Abe is hailed as a hero for solving the 20-year-old cold case and rescuing Gracie, restoring his respect in town, and greatly boosting his agency's business. However, he is haunted by the recent events, and when his parents come to check on him, he breaks down sobbing.

==Production==
Principal photography took place in North Bay, Ontario, Canada. The movie was filmed in 26 days.

==Release==
In October 2020, Stage 6 Films acquired distribution rights to the film, and released it theatrically in the United States on October 16, 2020. Level Film set a theatrical release date in Canada for November 6, 2020, and Sony Picture Releasing released the film on November 20, 2020 in the United Kingdom.

==Reception==
On review aggregator Rotten Tomatoes, The Kid Detective holds an approval rating of based on reviews, with an average rating of . The site's critics consensus reads, "A low-key charmer led by Adam Brody's sharp performance, The Kid Detective uncovers dark comedy in a story of unfulfilled childhood potential." Metacritic gives the film a weighted average score of 74 out of 100, based on 14 critics, indicating "generally favorable reviews".

Writing for Variety, Tomris Laffly said "Adam Brody delivers a layered performance as a past-his-prime PI in debuting director Evan Morgan's sharp crime tale with shockingly dark twists." John Defore of The Hollywood Reporter wrote, "Morgan's script generously allows us to deduce the truth just before Abe stumbles across it, which is not to say it doesn't have some real surprises left. It's fun to watch Abe put A and B together, and to regain some of his self-respect in the process. But even victory will bring mixed emotions, which Morgan conveys with unsettling finesse." The Los Angeles Times reviewer Michael Ordoña stated, "The Kid Detective is an unexpected mix of disparate elements that in the wrong hands could have resulted in lumpy parody but, fortunately, pours out as something smooth, funny, dark and potent."
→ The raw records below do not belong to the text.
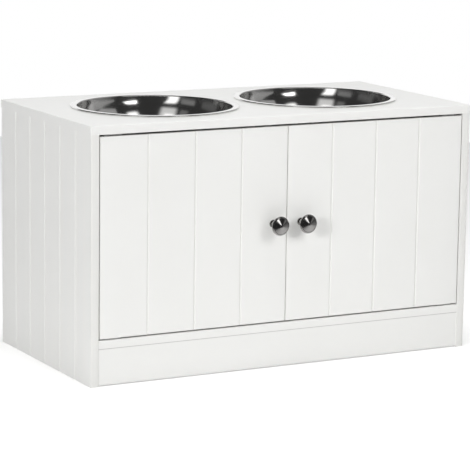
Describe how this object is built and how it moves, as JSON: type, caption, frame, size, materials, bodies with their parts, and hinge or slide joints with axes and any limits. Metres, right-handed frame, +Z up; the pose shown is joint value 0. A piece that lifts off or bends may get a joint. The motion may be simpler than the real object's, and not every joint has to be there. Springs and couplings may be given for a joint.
{
  "type": "elevated dog feeder",
  "caption": "Low white cabinet with plank-grooved doors and sides, whose top carries two lift-out steel bowls over a storage space closed by inset doors on pivot hinges.",
  "frame": {"origin": "middle of the footprint of the whole object, knobs included, on the floor", "axes": "+X to the right along the doors, +Y from the doors towards the back panel, +Z up"},
  "size_m": [0.6, 0.3356, 0.3582],
  "materials": {
    "painted_board": "white paint on fibreboard, smooth satin",
    "painted_hardboard": "white painted hardboard sheet, satin",
    "bowl_steel": "polished stainless steel with fine spun lines",
    "knob_nickel": "polished dark nickel plating",
    "hinge_zinc": "pressed steel with dull zinc plating",
    "fastener_zinc": "zinc plated",
    "plated_steel": "bright plated steel sheet",
    "catch_plastic": "moulded, slightly rough",
    "magnet": "pressed ferrite, dull black",
    "beech": "plain turned hardwood"
  },
  "bodies": {
    "cabinet": {"top_panel": "painted_board", "left_side_panel": "painted_board", "right_side_panel": "painted_board", "bottom_panel": "painted_board", "front_kickboard": "painted_board", "rear_kickboard": "painted_board", "back_panel": "painted_hardboard", "left_upper_hinge_plate": "hinge_zinc", "left_lower_hinge_plate": "hinge_zinc", "right_upper_hinge_plate": "hinge_zinc", "right_lower_hinge_plate": "hinge_zinc", "hinge_plate_screws": "fastener_zinc", "left_catch_housing": "catch_plastic", "right_catch_housing": "catch_plastic", "left_catch_magnet": "magnet", "right_catch_magnet": "magnet", "left_catch_poles": "plated_steel", "right_catch_poles": "plated_steel", "catch_screws": "fastener_zinc", "top_cam_bolts": "fastener_zinc", "top_cam_locks": "fastener_zinc", "bottom_cam_bolts": "fastener_zinc", "bottom_cam_locks": "fastener_zinc", "kickboard_cam_bolts": "fastener_zinc", "kickboard_cam_locks": "fastener_zinc", "top_dowels": "beech", "bottom_dowels": "beech", "kickboard_dowels": "beech", "back_panel_screws": "fastener_zinc"},
    "left_door": {"left_door": "painted_board", "left_knob": "knob_nickel", "left_knob_screw": "fastener_zinc", "left_upper_hinge_arm": "hinge_zinc", "left_lower_hinge_arm": "hinge_zinc", "left_hinge_arm_screws": "fastener_zinc", "left_strike_plate": "plated_steel", "left_strike_screw": "fastener_zinc"},
    "right_door": {"right_door": "painted_board", "right_knob": "knob_nickel", "right_knob_screw": "fastener_zinc", "right_upper_hinge_arm": "hinge_zinc", "right_lower_hinge_arm": "hinge_zinc", "right_hinge_arm_screws": "fastener_zinc", "right_strike_plate": "plated_steel", "right_strike_screw": "fastener_zinc"},
    "left_bowl": {"left_bowl": "bowl_steel"},
    "right_bowl": {"right_bowl": "bowl_steel"}
  },
  "joints": [
    {"name": "left_door_hinge", "type": "hinge", "parent": "cabinet", "child": "left_door", "pos_m": [-0.2735, -0.13525, 0.2], "axis": [0, 0, -1], "range_deg": [0, 120]},
    {"name": "right_door_hinge", "type": "hinge", "parent": "cabinet", "child": "right_door", "pos_m": [0.2735, -0.13525, 0.2], "axis": [0, 0, 1], "range_deg": [0, 120]},
    {"name": "left_bowl_lift", "type": "slide", "parent": "cabinet", "child": "left_bowl", "axis": [0, 0, 1], "range_m": [0, 0.12]},
    {"name": "right_bowl_lift", "type": "slide", "parent": "cabinet", "child": "right_bowl", "axis": [0, 0, 1], "range_m": [0, 0.12]}
  ]
}
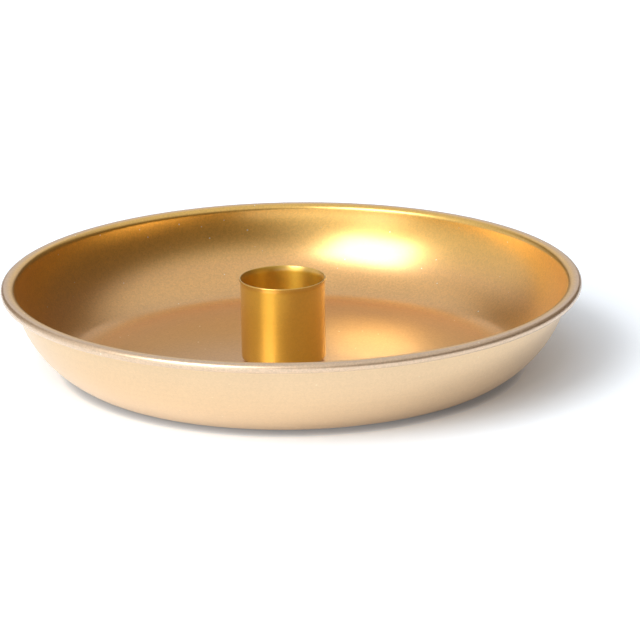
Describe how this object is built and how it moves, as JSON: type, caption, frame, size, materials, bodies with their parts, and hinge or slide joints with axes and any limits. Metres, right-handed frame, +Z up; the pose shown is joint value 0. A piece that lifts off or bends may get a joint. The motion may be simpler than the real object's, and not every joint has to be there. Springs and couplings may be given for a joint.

The film was named to TIFF's year-end Canada's Top Ten list for feature films. It received four Canadian Screen Award nominations at the 9th Canadian Screen Awards in 2021, for Best Original Screenplay (Morgan), Best Art Direction or Production Design (Jennifer Morden and Matthew Bianchi), Best Original Score (Jay McCarrol) and the John Dunning Best First Feature Award.